La parole ayant été donnée, avant et après les conclusions, à la SCP Piwnica, Molinié, avocat de la société Altice Luxembourg et de la société SFR Group et à Me Haas, avocat de la société Bouygues Telecom ;




Considérant ce qui suit :

1. Il résulte de l'instruction que, par une décision n° 14-DCC-160 du 30 octobre 2014, l'Autorité de la concurrence a autorisé la prise de contrôle exclusif de la société SFR par la société Numericable, filiale du groupe Altice. Cette autorisation était subordonnée à la réalisation effective de plusieurs engagements, en particulier du groupe d'engagements n° 30 à n° 33 relatifs au respect des obligations résultant de l'accord de co-investissement dans la fibre optique en zone très dense conclu entre SFR et Bouygues Telecom le 9 novembre 2010, dit " contrat Faber ".

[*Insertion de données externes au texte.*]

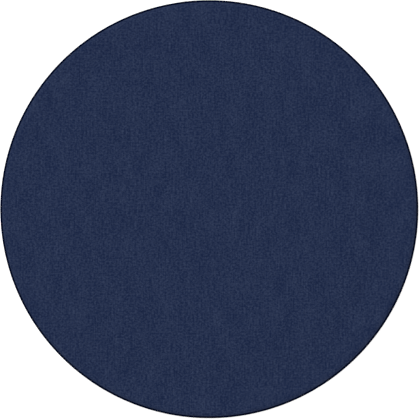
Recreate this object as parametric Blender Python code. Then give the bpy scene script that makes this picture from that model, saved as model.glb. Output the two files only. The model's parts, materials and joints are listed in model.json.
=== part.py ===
"""A round boxed seat cushion with piped edges and a zip round its back, piece by piece.

The cushion stands on z = 0 with its axis on +Z, its front at -Y and its zip round the +Y side.
Fabric pieces are shells with their seam allowances turned in. The fillings are separate layers.
The slider travels round the cushion's axis, and its pull swings on the slider's arch.
"""

import math

import bmesh
import bpy

# Overall sizes
DIAMETER = 0.400  # across the piping, the widest part
HEIGHT = 0.050  # from the surface it lies on to the top panel
SEGMENTS = 48  # facets in a full turn

# Cloths, and the clearance kept between pieces that touch
GAP = 0.0003
COVER_CLOTH = 0.0011
PIPING_CLOTH = 0.0006
TAPE_CLOTH = 0.0006

# Edge: the panel's rounded shoulder bulges over the piping
PIPING_DIAMETER = 0.0040
PIPING_SHOW = 0.0015  # how far the piping stands out past the panel
SEAM_ALLOWANCE = 0.0050
SHOULDER_WIDTH = 0.0050
SHOULDER_HEIGHT = 0.0030
SHOULDER_TUCK = 0.0018  # height of the fabric's return under the shoulder
BAND_BULGE = 0.0010

# Fillings and grip
WADDING = 0.0040
COMFORT_FOAM = 0.0110
GRIP_HEIGHT = 0.0008
GRIP_MARGIN = 0.0055  # from the field of dots out to where the base panel curves up

# Zip
ZIP_START = 7.5  # degrees from +X to where the zip begins, and the same short of -X at its end
TAPE_PAST_HEM = 0.0010  # how far a tape reaches beyond the hem that it's sewn to
COIL_WIDTH = 0.0028
COIL_THICKNESS = 0.0016
COIL_SPLIT = 0.0012  # between the two coils, where the slider's post runs
TAPE_SETBACK = 0.0002  # from a coil's edge in to its tape's
CHANNEL_CLEARANCE = 0.0008  # from the slider or an end tab to the folded strips beside it
HEM = 0.0030
TAB_LENGTH = 0.0120

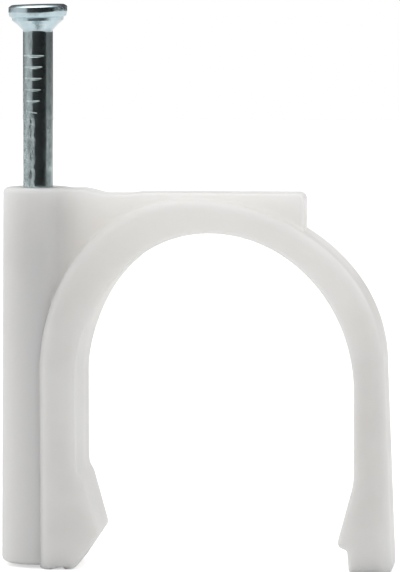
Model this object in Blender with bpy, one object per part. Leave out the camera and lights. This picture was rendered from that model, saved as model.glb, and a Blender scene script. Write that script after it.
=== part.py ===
"""Nail-in cable clip: a moulded plastic saddle for a 25 mm cable, with its steel nail standing in the boss.

Metres, +Z up. The clip stands on its two feet at z = 0, the cable runs along Y, the boss and nail are
at -X and the free leg is at +X. The origin lies under the middle of the whole clip.
"""
import math

import bmesh
import bpy
import numpy as np

# Channel for the cable, measured from the nail's axis
CHANNEL_LEFT = 0.0042
CHANNEL_WIDTH = 0.0246
CHANNEL_HEIGHT = 0.0304
CROWN_SHIFT = 0.0007
FIXED_SPRING = 0.0173
FREE_SPRING = 0.0162

# Band that makes the two legs and the arch
BAND_DEPTH = 0.0080
FIXED_LEG = 0.0038
FREE_LEG = 0.0027
CROWN_THICKNESS = 0.0030
OUTER_CROWN_SHIFT = 0.0020
OUTER_FIXED_SPRING = 0.0176
OUTER_FREE_SPRING = 0.0184
FREE_LEG_SPLAY = 0.0007
OUTER_ROUND = 0.0008
INNER_ROUND = 0.0005
LIP_ROUND = 0.0003

# Snap lip on the fixed leg: a long ramp to its tip and a slanted lead-in down to the foot
FIXED_LIP_REACH = 0.0017
FIXED_LIP_TIP = 0.0034
FIXED_LIP_TOP = 0.0093
FIXED_LEAD_IN = 0.0023
FIXED_TIP_CORNER = 0.0003
FIXED_FOOT_CORNER = 0.0006

# Snap lip on the free leg: a long ramp to a rounded nose with a short step under it
FREE_LIP_REACH = 0.00155
FREE_LIP_TIP = 0.0024
FREE_LIP_TOP = 0.0081
FREE_NOSE_CORNER = 0.0005
FREE_STEP_REACH = 0.0006
FREE_STEP_HEIGHT = 0.0020
FREE_FOOT_REACH = 0.0004
LIP_TOP_CORNER = 0.0008

# Boss that holds the nail
BOSS_TOP_RADIUS = 0.00316
BOSS_FOOT_RADIUS = 0.00345
BOSS_PROUD = 0.0004
BOSS_FOOT_LIFT = 0.0003
BOSS_ROUND = 0.0005

# Flat web between the boss and the arch
WEB_THICKNESS = 0.0040
WEB_REACH = 0.00775
WEB_PROUD = 0.0005
WEB_SHOULDER = 0.0041
WEB_SHOULDER_RISE = 0.0003
WEB_DIP = 0.00015
WEB_DIP_START = 0.0065
WEB_DIP_LENGTH = 0.0016
WEB_LEVEL_START = 0.0098
WEB_CORNER = 0.00065
WEB_ROUND = 0.0003
VALLEY_FILLET = 0.0018
WEB_FILLET = 0.0005

# Nail
NAIL_DIAMETER = 0.0027
NAIL_LENGTH = 0.0450
NAIL_STAND = 0.0165
HEAD_DIAMETER = 0.0053
HEAD_RIM = 0.0013
HEAD_TOP_ROUND = 0.0004
HEAD_UNDER_ROUND = 0.0003
HEAD_STEP = 0.0002
CREASE_HEIGHT = 0.0001
CONE_HEIGHT = 0.00085
CONE_FOOT_STEP = 0.0001
NECK_FILLET = 0.0003
POINT_LENGTH = 0.0034
NAIL_CLEARANCE = 0.0002

# Smoothness of the curves
ARCH_STEPS = 26
ROUND_STEPS = 3
TURN_STEPS = 48
POINT_RINGS = 8

CHANNEL_RIGHT = CHANNEL_LEFT + CHANNEL_WIDTH
CHANNEL_MIDDLE = CHANNEL_LEFT + CHANNEL_WIDTH / 2
CROWN_X = CHANNEL_MIDDLE - CROWN_SHIFT
CROWN_HEIGHT = CHANNEL_HEIGHT + CROWN_THICKNESS
WEB_HEIGHT = CROWN_HEIGHT + WEB_PROUD
WEB_END = CHANNEL_MIDDLE + WEB_REACH
BOSS_HEIGHT = WEB_HEIGHT + BOSS_PROUD
FREE_FOOT_X = CHANNEL_RIGHT + FREE_LEG + FREE_LEG_SPLAY
NAIL_X = -(FREE_FOOT_X - BOSS_FOOT_RADIUS) / 2
NAIL_TOP = BOSS_HEIGHT + NAIL_STAND
NAIL_RADIUS = NAIL_DIAMETER / 2
BORE_RADIUS = NAIL_RADIUS + NAIL_CLEARANCE
OVERLAP = 0.0006


def clear_scene():
    """Remove whatever the scene holds."""
    for item in list(bpy.data.objects):
        bpy.data.objects.remove(item, do_unlink=True)


def make_material(name, color, roughness, metallic):
    """A plain Principled surface."""
    material = bpy.data.materials.new(name)
    material.use_nodes = True
    surface = material.node_tree.nodes["Principled BSDF"]
    surface.inputs["Base Color"].default_value = (*color, 1.0)
    surface.inputs["Roughness"].default_value = roughness
    surface.inputs["Metallic"].default_value = metallic
    return material


def solid_from_loops(name, loops, first_cap, last_cap):
    """Close a stack of equal loops into one solid; a cap is a flat face or a single tip point."""
    mesh = bmesh.new()
    rows = [[mesh.verts.new(point) for point in loop] for loop in loops]
    for lower, upper in zip(rows, rows[1:]):
        for i in range(len(lower)):
            j = (i + 1) % len(lower)
            mesh.faces.new((lower[i], lower[j], upper[j], upper[i]))
    for row, cap in ((rows[0], first_cap), (rows[-1], last_cap)):
        if cap is None:
            mesh.faces.new(row)
            continue
        tip = mesh.verts.new(cap)
        for i in range(len(row)):
            mesh.faces.new((row[i], row[(i + 1) % len(row)], tip))
    bmesh.ops.recalc_face_normals(mesh, faces=mesh.faces)
    data = bpy.data.meshes.new(name)
    mesh.to_mesh(data)
    mesh.free()
    data.shade_smooth()
    data.set_sharp_from_angle(angle=math.radians(32))
    body = bpy.data.objects.new(name, data)
    bpy.context.scene.collection.objects.link(body)
    return body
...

2. Par ce contrat, SFR et Bouygues Telecom ont décidé de construire une infrastructure, concurrente de celle de la société Numericable, laquelle repose sur la technologie du câble coaxial, pour la fourniture d'un accès internet à très haut débit. Ce contrat prévoit, d'une part, le déploiement d'un réseau horizontal en fibre optique et, d'autre part, le raccordement de ce réseau aux " points de mutualisation " pour permettre aux différents opérateurs de desservir les immeubles équipés en fibre optique (ou " adduction ") ainsi que sa maintenance. Il stipule que toutes les prestations doivent être réalisées par SFR pour le compte des deux opérateurs signataires.

3. L'Autorité de la concurrence a relevé que l'opération de concentration entre les sociétés SFR et Numericable aurait pour effet de remettre en cause l'incitation de la société SFR à respecter les obligations résultant pour elle de ce contrat dans la zone couverte par le réseau câblé de Numericable. Selon l'Autorité, SFR n'aurait plus, au sein de la nouvelle entité issue de l'opération de concentration, un intérêt suffisant à poursuivre la réalisation des adductions afin de compléter le déploiement du réseau prévu par le contrat et de permettre ainsi à Bouygues Telecom d'exercer une concurrence directe sur la nouvelle entité en zone câblée. L'Autorité a observé que la nouvelle entité avait la capacité d'empêcher, à tout le moins d'entraver, le déploiement de l'infrastructure de Bouygues Telecom en fibre optique en gelant, ou en ralentissant, l'exécution des travaux de raccordement du réseau construit en commun avec SFR.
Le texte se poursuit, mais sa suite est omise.